D. Coupon rate of the bonds
The answer is D. I thought one of immunisation objectives is to ensure you meet the lialitilies by matching the investment. Hence one would consider the coupon rate of the bond investments to check if the cashflows would match the liabilities.?
 
You don’t necessarily have to have a coupon “rate” that matches, just the cash flow from the coupon that matches.
You could have a zero-coupon bond immunize your bond as long as the cashflows are aligned.
 
Furthermore, with the classic bond immunization strategy, all you need is to match duration, not even matching cash flows .
 
Unemployed wrote:
Furthermore, with the classic bond immunization strategy, all you need is to match duration, not even matching cash flows .

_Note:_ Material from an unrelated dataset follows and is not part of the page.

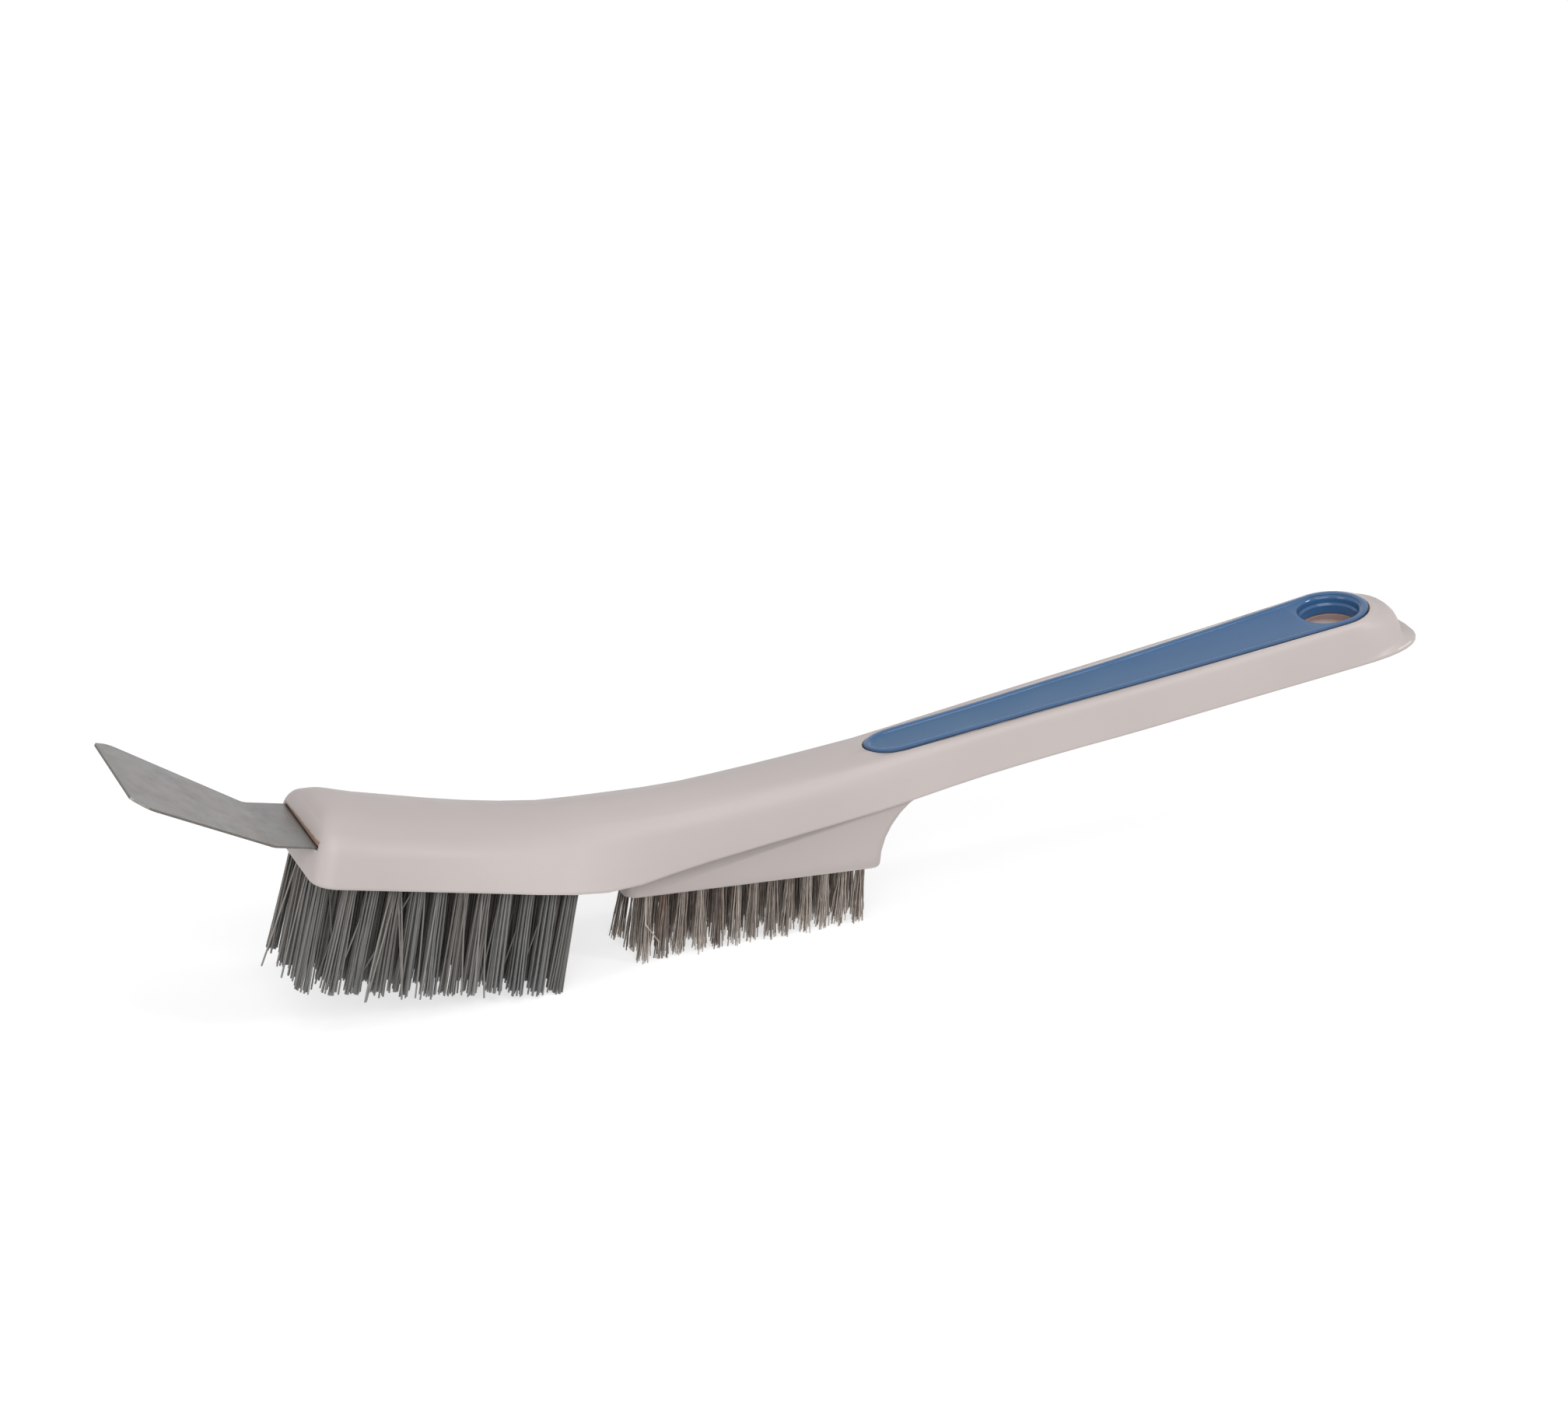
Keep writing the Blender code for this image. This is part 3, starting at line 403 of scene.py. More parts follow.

yep you’re right. I keep confusing ALM with bond immuzations!
 
question however is what duration are you matching? Effective / Modified / McAulay?
Effective duration = price change of bond for 1% change in rate. I do not think this is what is being matched.
Modified - same as above - but for bonds with embedded options - again I do not think this is what is being matched.
If now - as per the above - Mcaulay Duration is being matched - the cash flows * the period is the measure - and hence it must be both cash flow matched and the effective duration matched - otherwise your immunization will fall short. I think in the later half of the chapter - they do talk about this.
S2000Magician - please correct if I am misstating something in the above.
 
This is an area where CFA Institute is especially sloppy.
For liabilities, they calculate the duration as the time until the liability is due. This is Macaulay duration.
For the assets, they tell you to choose bonds whose duration (modified or effective duration, as you wouldn’t want to use bonds with embedded options, so these will be the same) matches the duration of the liabilities. So you’re matching the modified duration of assets to the Macaulay duration of liabilities.
Sloppy.
Properly, you should calculate the modified duration of the liabilities (= Macaulay duration / (1 + YTM/2)) and match the modified duration of the assets to the modified duration of the liabilities.
It’s a subtlety that the curriculum misses.